The Chrysler contract is modeled on contracts already pushed through at GM and Ford, though it is significantly worse in some respects. Like the other deals, Chrysler workers will see a salary freeze over four years and the elimination of cost-of-living adjustments. This will mean a cut in real wages of thousands of dollars for each worker.
Instead of wage increases, workers will receive “competitive awards” and profit sharing. The aim is to vastly increase productivity, while completely subordinating the wages of workers to corporate profits.
The signing bonus for Chrysler workers is $1,750, with an additional sum of the same amount paid out if the company meets unspecified financial targets. This is significantly less than the bonus for Ford and GM workers.
Ed, a worker at Chrysler’s Warren Truck Plant with 19 years seniority, said he was voting against the contract. “We didn’t get our annual raises back. We didn’t get our Christmas bonus. We gave up everything.
“Of those who I have talked with, some are scared and glad they have a job. Others are pissed off like me. We have already gone two or three years without any raises. If the contract passes the way it is now, we will go another four years without raises.”
A worker with 15 years in the auto plants said, “They should bring the tier two workers up to higher pay. They are trying to split the vote.”
All three auto makers are seeking to significantly expand second-tier workers, who will make an entry wage of $15.78, half of the wage of senior workers. After four years, second-tier wages rise to just under $20 an hour. Chrysler is offering buyout packages with the hope of pushing out older, better-paid workers.
As part of the Obama administration’s forced restructuring of the auto industry in 2009, the UAW agreed to a no-strike pledge at Chrysler and GM. If the contract is rejected, it will go to binding arbitration, which the union is using to browbeat workers into voting “yes.”
The UAW wrote on its Facebook page Wednesday, “There is nothing left to be negotiated. If membership decides that this contract is not agreeable, then an arbitrator would decide for us. This is very clear.” The union is threatening that if this happens, even the meager signing bonus could be eliminated.
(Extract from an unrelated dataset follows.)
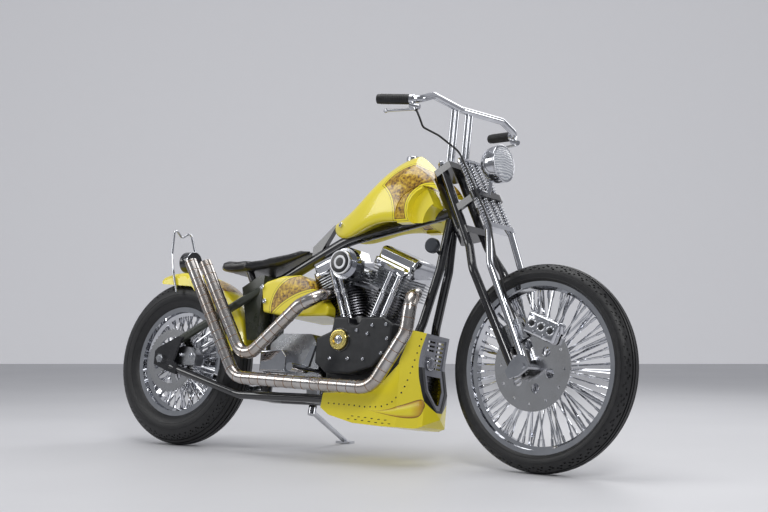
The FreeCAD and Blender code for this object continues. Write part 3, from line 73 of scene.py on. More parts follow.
steer_axis = Vector(joints["steering"]["axis"])
rear_axis = Vector(joints["rear_wheel_spin"]["axis"])
front_axis = Vector(joints["front_wheel_spin"]["axis"])
lean = turned_frame(Vector((0, 1, 0)), Vector((-math.sin(RAKE), 0, math.cos(RAKE))), rear_axis, steer_axis)
rear_axle = Vector(joints["rear_wheel_spin"]["pos_m"])
BIKE = Matrix.Translation(rear_axle - lean @ Vector((0, 0, REAR_AXLE_HEIGHT))) @ lean.to_4x4()
fork_turn = Matrix((front_axis.cross(steer_axis), front_axis, steer_axis)).transposed()
FORK = Matrix.Translation(Vector(joints["steering"]["pos_m"])) @ fork_turn.to_4x4()
front_axle = FORK @ Vector((FRONT_AXLE_AHEAD, 0, 0))
REAR_WHEEL = Matrix.Translation(rear_axle) @ lean.to_4x4()
FRONT_WHEEL = Matrix.Translation(front_axle) @ fork_turn.to_4x4()


# Camera at the photograph's angle, placed from the rear axle
CAMERA_FROM_AXLE = Vector((3.4731, -3.6626, 0.1937))
CAMERA_HEADING = 124.36
CAMERA_RISE = 2.73
CAMERA_LENS = 57.52
camera = bpy.data.objects.new("camera", bpy.data.cameras.new("camera"))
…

Expressing the widespread anger at the UAW among auto workers, Ed said, “I think Bob King and his group wants to pacify Toyota. They want to get in their plants and represent their workers. The only way to get that is to make sure we don’t strike. So what I think they are going to try to do is to use the threat of arbitration to make us cave in.”
Other workers expressed their anger and distrust toward the UAW on the union’s Facebook page. “We are tired of the BS being fed us by the international,” one worker complained. Another worker reported that Warren Stamping had voted down the contract. “I would like to hear the results of the ratification votes from other locals. If they wont tell us, let’s tell each other.”
The UAW used similar tactics to intimidate workers at Ford. Ford, which did not go through bankruptcy in 2009, does not have a no-strike pledge. However, the UAW made clear that the union would not defend workers if they voted down the contract, saying that they would lose their jobs to replacement workers in the event of a strike.
After ratification, Ford executives quickly went public with fulsome praise for the deal, with pledges for immediate handouts to investors, including the UAW union officials. The annual increase in labor costs is estimated at only one percent over the life of the contract, and a similar figure has been cited for GM. This is the lowest increase in labor costs in four decades.
All the contract details remain to be uncovered, but they include a host of new work rules aimed at extracting more out of workers for less pay.
Lewis Booth, Ford’s chief financial officer, said that the company would consider reinstating a dividend for shareholders, while he hoped that the new contract would lead to a restoration of the “investment grade” rating for the company’s debt.
Ford indicated that thanks to the new deal, by 2015 second-tier workers will make up a far higher percentage of workers than is currently the case.